**EXERCISE REQUIREMENTS**
Below is a block of records; repeat all of them exactly.

**EXERCISE INPUT**
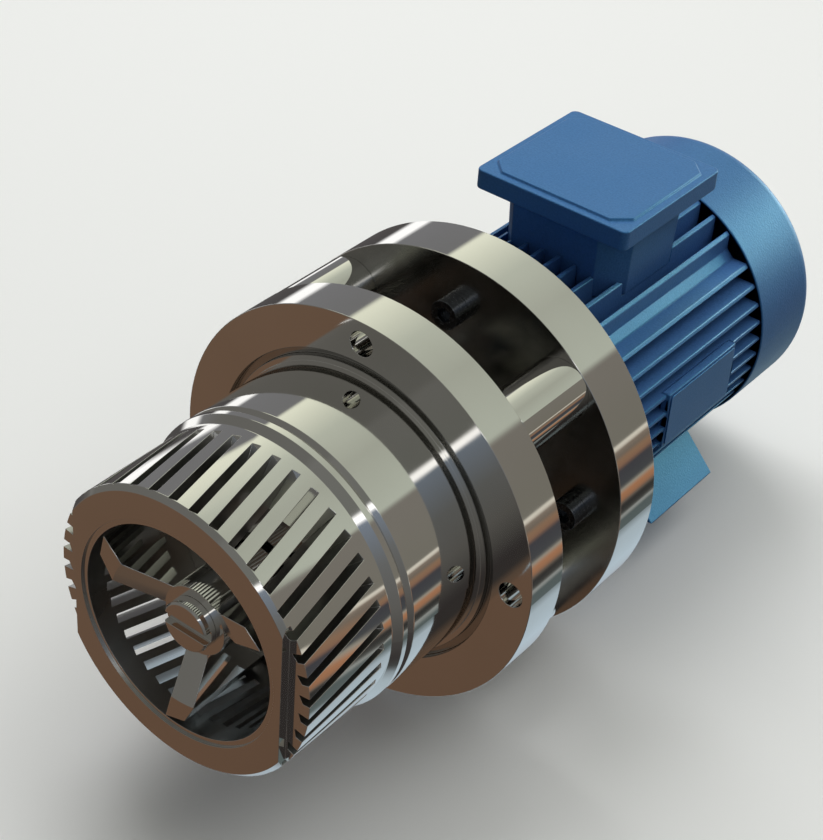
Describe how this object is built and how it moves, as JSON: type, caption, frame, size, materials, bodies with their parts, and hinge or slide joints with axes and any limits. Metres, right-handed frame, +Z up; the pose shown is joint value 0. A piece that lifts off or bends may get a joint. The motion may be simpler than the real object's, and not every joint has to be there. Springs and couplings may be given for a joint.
{
  "type": "high shear mixer",
  "caption": "Flange-mounted high shear mixer: slotted stator head with a hooked rotor, open lantern and a finned electric motor with a terminal box.",
  "frame": {"origin": "centre of the mounting flange's front face, on the shaft line", "axes": "+Y along the shaft line towards the motor's fan, +Z up towards the terminal box, +X towards the nameplate side"},
  "size_m": [0.22, 0.4645, 0.2235],
  "materials": {
    "polished_steel": "mirror-polished stainless steel",
    "turned_steel": "turned and ground",
    "steel_fasteners": "plain machined",
    "bearing_steel": "ground",
    "seal_carbide": "lapped dark carbide",
    "black_rubber": "smooth",
    "blue_paint": "satin paint with a fine orange peel",
    "core_steel": "stacked laminations",
    "winding_varnish": "varnished copper",
    "cast_aluminium": "as cast",
    "fan_plastic": "moulded",
    "block_plastic": "moulded",
    "brass": "plain",
    "gland_plastic": "moulded"
  },
  "bodies": {
    "mixer_body": {"stator_head": "polished_steel", "stator_o_ring": "black_rubber", "mounting_flange": "polished_steel", "lantern_pillars": "polished_steel", "pillar_screws": "steel_fasteners", "adapter_flange": "polished_steel", "motor_bolts": "steel_fasteners", "seal_cover": "polished_steel", "seal_cover_screws": "steel_fasteners", "seal_cover_o_ring": "black_rubber", "seal_seat": "seal_carbide", "seal_seat_o_ring": "black_rubber", "front_end_shield": "blue_paint", "front_shield_screws": "steel_fasteners", "motor_shaft_seal": "black_rubber", "motor_frame": "blue_paint", "rear_end_shield": "blue_paint", "rear_shield_screws": "steel_fasteners", "stator_core": "core_steel", "stator_windings": "winding_varnish", "front_bearing_outer": "bearing_steel", "rear_bearing_outer": "bearing_steel", "fan_cowl": "blue_paint", "cowl_screws": "steel_fasteners", "motor_feet": "blue_paint", "foot_screws": "steel_fasteners", "nameplate": "blue_paint", "terminal_box": "blue_paint", "terminal_box_screws": "steel_fasteners", "lid_gasket": "black_rubber", "terminal_lid": "blue_paint", "lid_screws": "steel_fasteners", "terminal_block": "block_plastic", "terminal_studs": "brass", "terminal_links": "brass", "cable_gland": "gland_plastic", "gland_nut": "gland_plastic", "blanking_plug": "gland_plastic"},
    "rotating_set": {"rotor": "polished_steel", "rotor_screw": "polished_steel", "rotor_key": "turned_steel", "mixer_shaft": "turned_steel", "coupling_key": "turned_steel", "coupling_set_screws": "steel_fasteners", "seal_face": "seal_carbide", "seal_shaft_o_ring": "black_rubber", "seal_spring": "turned_steel", "seal_collar": "turned_steel", "seal_collar_screws": "steel_fasteners", "motor_shaft": "turned_steel", "rotor_core": "core_steel", "cage_end_rings": "cast_aluminium", "front_bearing_inner": "bearing_steel", "front_bearing_balls": "bearing_steel", "rear_bearing_inner": "bearing_steel", "rear_bearing_balls": "bearing_steel", "cooling_fan": "fan_plastic", "fan_circlip": "steel_fasteners"}
  },
  "joints": [
    {"name": "rotor_spin", "type": "hinge", "parent": "mixer_body", "child": "rotating_set", "pos_m": [0, 0, 0], "axis": [0, 1, 0], "continuous": true}
  ]
}
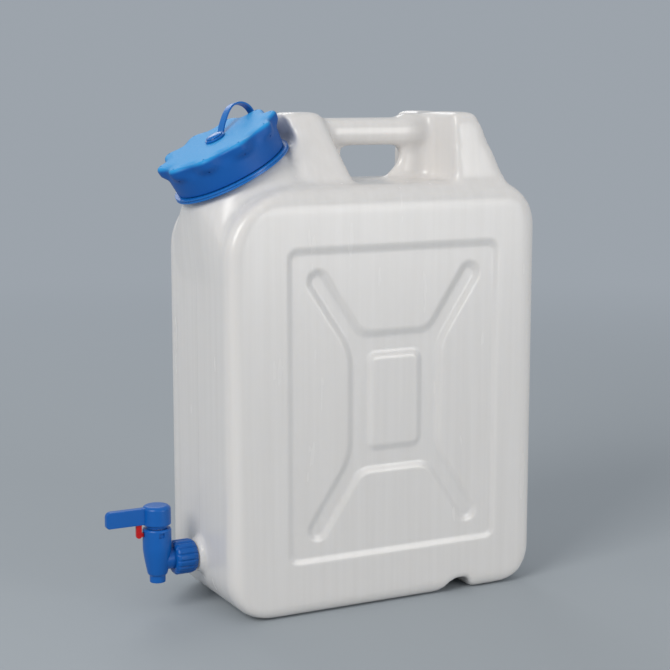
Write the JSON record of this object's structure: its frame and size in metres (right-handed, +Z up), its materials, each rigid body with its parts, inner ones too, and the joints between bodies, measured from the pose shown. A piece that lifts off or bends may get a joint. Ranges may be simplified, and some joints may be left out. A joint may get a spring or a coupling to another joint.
{
  "type": "wide-neck canister with a tap",
  "caption": "Blown plastic canister with a slanted wide neck, a screw cap on a leash, a grip between two posts and a quarter-turn tap at the foot.",
  "frame": {"origin": "middle of the base, on the surface that the canister stands on", "axes": "+Z up, +X along the long side away from the tap, +Y from the pictured broad face to the other"},
  "size_m": [0.4115, 0.148, 0.4668],
  "materials": {
    "milky": "translucent milky white blown plastic, smooth and softly shiny",
    "blue": "moulded blue plastic with a soft shine",
    "seal": "smooth elastomer",
    "natural": "natural moulded plastic",
    "red": "moulded red plastic"
  },
  "bodies": {
    "canister": {"canister_body": "milky"},
    "leash_ring": {"leash": "blue"},
    "strap_end": {"strap_button": "blue"},
    "cap_seal": {"cap_gasket": "seal"},
    "cap": {"screw_cap": "blue"},
    "tap": {"tap_body": "blue", "union_seal": "seal"},
    "nut": {"union_nut": "blue"},
    "lever": {"tap_lever": "blue", "valve_plug": "natural", "plug_seal_upper": "seal", "plug_seal_lower": "seal"},
    "latch": {"lever_latch": "red"}
  },
  "joints": [
    {"name": "leash_swivel", "type": "hinge", "parent": "canister", "child": "leash_ring", "pos_m": [-0.1232, 0, 0.402], "axis": [-0.4726, 0, 0.8813], "continuous": true},
    {"name": "strap_rise", "type": "slide", "parent": "leash_ring", "child": "strap_end", "axis": [-0.4726, 0, 0.8813], "range_m": [0, 0.03], "deforming": ["leash"]},
    {"name": "cap_rise", "type": "slide", "parent": "canister", "child": "cap_seal", "axis": [-0.4726, 0, 0.8813], "range_m": [0, 0.03]},
    {"name": "cap_turn", "type": "hinge", "parent": "cap_seal", "child": "cap", "pos_m": [-0.1232, 0, 0.402], "axis": [-0.4726, 0, 0.8813], "range_deg": [0, 1800]},
    {"name": "tap_draw", "type": "slide", "parent": "canister", "child": "tap", "axis": [-1, 0, 0], "range_m": [0, 0.0126]},
    {"name": "nut_turn", "type": "hinge", "parent": "tap", "child": "nut", "pos_m": [-0.175, 0, 0.05], "axis": [-1, 0, 0], "range_deg": [0, 2520]},
    {"name": "lever_turn", "type": "hinge", "parent": "tap", "child": "lever", "pos_m": [-0.2025, 0, 0.09], "axis": [0, 0, 1], "range_deg": [0, 90]},
    {"name": "latch_slide", "type": "slide", "parent": "lever", "child": "latch", "axis": [-1, 0, 0], "range_m": [0, 0.003], "stiffness_N_per_m": 300}
  ],
  "couplings": [
    {"joint": "cap_rise", "follows": "cap_turn", "m_per_rad": 0.00095493},
    {"joint": "strap_rise", "follows": "cap_turn", "m_per_rad": 0.00095493},
    {"joint": "nut_turn", "follows": "tap_draw", "rad_per_m": 3490.7}
  ]
}
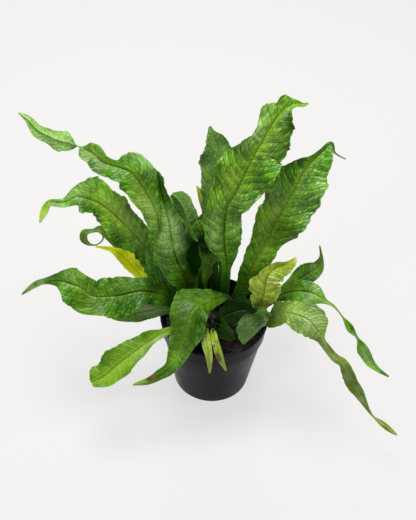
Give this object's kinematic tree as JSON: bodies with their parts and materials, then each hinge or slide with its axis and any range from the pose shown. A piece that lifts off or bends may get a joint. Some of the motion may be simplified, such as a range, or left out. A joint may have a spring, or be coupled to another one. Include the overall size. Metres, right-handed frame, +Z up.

**ANSWER TO THE PROBLEM**
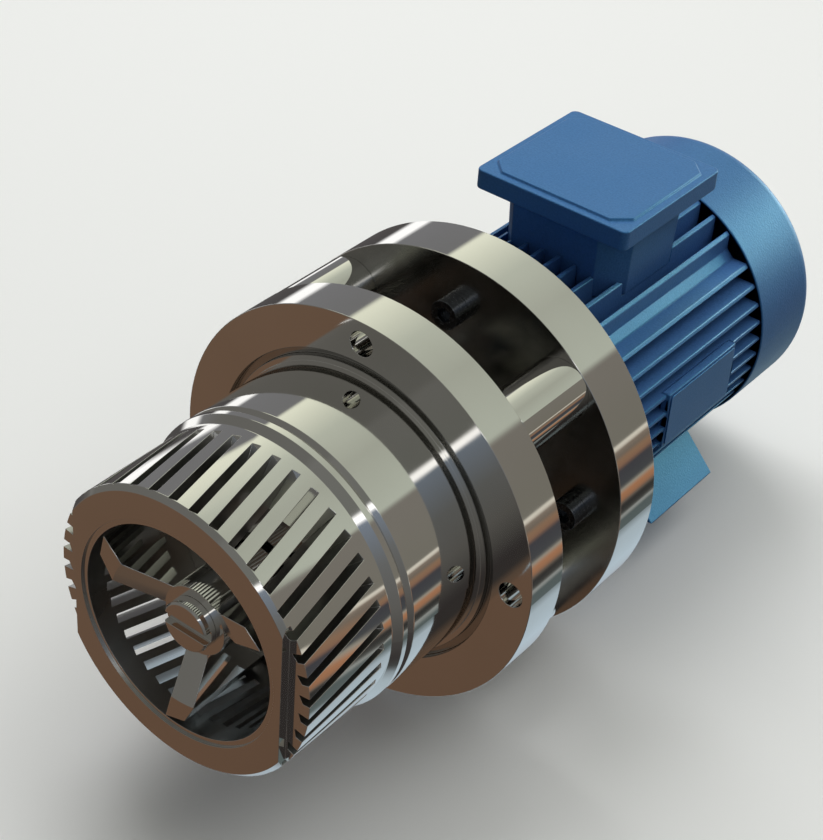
Describe how this object is built and how it moves, as JSON: type, caption, frame, size, materials, bodies with their parts, and hinge or slide joints with axes and any limits. Metres, right-handed frame, +Z up; the pose shown is joint value 0. A piece that lifts off or bends may get a joint. The motion may be simpler than the real object's, and not every joint has to be there. Springs and couplings may be given for a joint.
{
  "type": "high shear mixer",
  "caption": "Flange-mounted high shear mixer: slotted stator head with a hooked rotor, open lantern and a finned electric motor with a terminal box.",
  "frame": {"origin": "centre of the mounting flange's front face, on the shaft line", "axes": "+Y along the shaft line towards the motor's fan, +Z up towards the terminal box, +X towards the nameplate side"},
  "size_m": [0.22, 0.4645, 0.2235],
  "materials": {
    "polished_steel": "mirror-polished stainless steel",
    "turned_steel": "turned and ground",
    "steel_fasteners": "plain machined",
    "bearing_steel": "ground",
    "seal_carbide": "lapped dark carbide",
    "black_rubber": "smooth",
    "blue_paint": "satin paint with a fine orange peel",
    "core_steel": "stacked laminations",
    "winding_varnish": "varnished copper",
    "cast_aluminium": "as cast",
    "fan_plastic": "moulded",
    "block_plastic": "moulded",
    "brass": "plain",
    "gland_plastic": "moulded"
  },
  "bodies": {
    "mixer_body": {"stator_head": "polished_steel", "stator_o_ring": "black_rubber", "mounting_flange": "polished_steel", "lantern_pillars": "polished_steel", "pillar_screws": "steel_fasteners", "adapter_flange": "polished_steel", "motor_bolts": "steel_fasteners", "seal_cover": "polished_steel", "seal_cover_screws": "steel_fasteners", "seal_cover_o_ring": "black_rubber", "seal_seat": "seal_carbide", "seal_seat_o_ring": "black_rubber", "front_end_shield": "blue_paint", "front_shield_screws": "steel_fasteners", "motor_shaft_seal": "black_rubber", "motor_frame": "blue_paint", "rear_end_shield": "blue_paint", "rear_shield_screws": "steel_fasteners", "stator_core": "core_steel", "stator_windings": "winding_varnish", "front_bearing_outer": "bearing_steel", "rear_bearing_outer": "bearing_steel", "fan_cowl": "blue_paint", "cowl_screws": "steel_fasteners", "motor_feet": "blue_paint", "foot_screws": "steel_fasteners", "nameplate": "blue_paint", "terminal_box": "blue_paint", "terminal_box_screws": "steel_fasteners", "lid_gasket": "black_rubber", "terminal_lid": "blue_paint", "lid_screws": "steel_fasteners", "terminal_block": "block_plastic", "terminal_studs": "brass", "terminal_links": "brass", "cable_gland": "gland_plastic", "gland_nut": "gland_plastic", "blanking_plug": "gland_plastic"},
    "rotating_set": {"rotor": "polished_steel", "rotor_screw": "polished_steel", "rotor_key": "turned_steel", "mixer_shaft": "turned_steel", "coupling_key": "turned_steel", "coupling_set_screws": "steel_fasteners", "seal_face": "seal_carbide", "seal_shaft_o_ring": "black_rubber", "seal_spring": "turned_steel", "seal_collar": "turned_steel", "seal_collar_screws": "steel_fasteners", "motor_shaft": "turned_steel", "rotor_core": "core_steel", "cage_end_rings": "cast_aluminium", "front_bearing_inner": "bearing_steel", "front_bearing_balls": "bearing_steel", "rear_bearing_inner": "bearing_steel", "rear_bearing_balls": "bearing_steel", "cooling_fan": "fan_plastic", "fan_circlip": "steel_fasteners"}
  },
  "joints": [
    {"name": "rotor_spin", "type": "hinge", "parent": "mixer_body", "child": "rotating_set", "pos_m": [0, 0, 0], "axis": [0, 1, 0], "continuous": true}
  ]
}
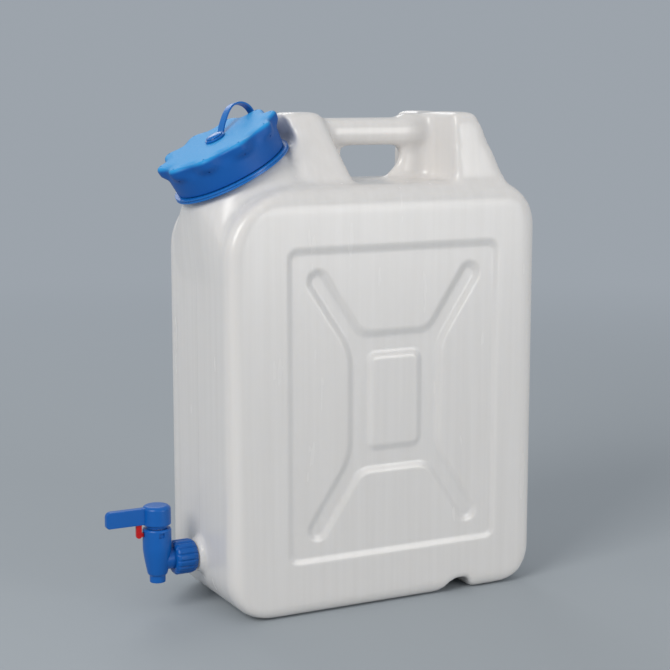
Write the JSON record of this object's structure: its frame and size in metres (right-handed, +Z up), its materials, each rigid body with its parts, inner ones too, and the joints between bodies, measured from the pose shown. A piece that lifts off or bends may get a joint. Ranges may be simplified, and some joints may be left out. A joint may get a spring or a coupling to another joint.
{
  "type": "wide-neck canister with a tap",
  "caption": "Blown plastic canister with a slanted wide neck, a screw cap on a leash, a grip between two posts and a quarter-turn tap at the foot.",
  "frame": {"origin": "middle of the base, on the surface that the canister stands on", "axes": "+Z up, +X along the long side away from the tap, +Y from the pictured broad face to the other"},
  "size_m": [0.4115, 0.148, 0.4668],
  "materials": {
    "milky": "translucent milky white blown plastic, smooth and softly shiny",
    "blue": "moulded blue plastic with a soft shine",
    "seal": "smooth elastomer",
    "natural": "natural moulded plastic",
    "red": "moulded red plastic"
  },
  "bodies": {
    "canister": {"canister_body": "milky"},
    "leash_ring": {"leash": "blue"},
    "strap_end": {"strap_button": "blue"},
    "cap_seal": {"cap_gasket": "seal"},
    "cap": {"screw_cap": "blue"},
    "tap": {"tap_body": "blue", "union_seal": "seal"},
    "nut": {"union_nut": "blue"},
    "lever": {"tap_lever": "blue", "valve_plug": "natural", "plug_seal_upper": "seal", "plug_seal_lower": "seal"},
    "latch": {"lever_latch": "red"}
  },
  "joints": [
    {"name": "leash_swivel", "type": "hinge", "parent": "canister", "child": "leash_ring", "pos_m": [-0.1232, 0, 0.402], "axis": [-0.4726, 0, 0.8813], "continuous": true},
    {"name": "strap_rise", "type": "slide", "parent": "leash_ring", "child": "strap_end", "axis": [-0.4726, 0, 0.8813], "range_m": [0, 0.03], "deforming": ["leash"]},
    {"name": "cap_rise", "type": "slide", "parent": "canister", "child": "cap_seal", "axis": [-0.4726, 0, 0.8813], "range_m": [0, 0.03]},
    {"name": "cap_turn", "type": "hinge", "parent": "cap_seal", "child": "cap", "pos_m": [-0.1232, 0, 0.402], "axis": [-0.4726, 0, 0.8813], "range_deg": [0, 1800]},
    {"name": "tap_draw", "type": "slide", "parent": "canister", "child": "tap", "axis": [-1, 0, 0], "range_m": [0, 0.0126]},
    {"name": "nut_turn", "type": "hinge", "parent": "tap", "child": "nut", "pos_m": [-0.175, 0, 0.05], "axis": [-1, 0, 0], "range_deg": [0, 2520]},
    {"name": "lever_turn", "type": "hinge", "parent": "tap", "child": "lever", "pos_m": [-0.2025, 0, 0.09], "axis": [0, 0, 1], "range_deg": [0, 90]},
    {"name": "latch_slide", "type": "slide", "parent": "lever", "child": "latch", "axis": [-1, 0, 0], "range_m": [0, 0.003], "stiffness_N_per_m": 300}
  ],
  "couplings": [
    {"joint": "cap_rise", "follows": "cap_turn", "m_per_rad": 0.00095493},
    {"joint": "strap_rise", "follows": "cap_turn", "m_per_rad": 0.00095493},
    {"joint": "nut_turn", "follows": "tap_draw", "rad_per_m": 3490.7}
  ]
}
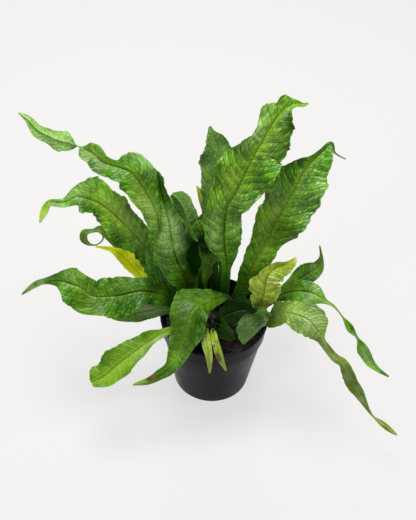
Give this object's kinematic tree as JSON: bodies with their parts and materials, then each hinge or slide with its axis and any range from the pose shown. A piece that lifts off or bends may get a joint. Some of the motion may be simplified, such as a range, or left out. A joint may have a spring, or be coupled to another one. Include the overall size. Metres, right-handed frame, +Z up.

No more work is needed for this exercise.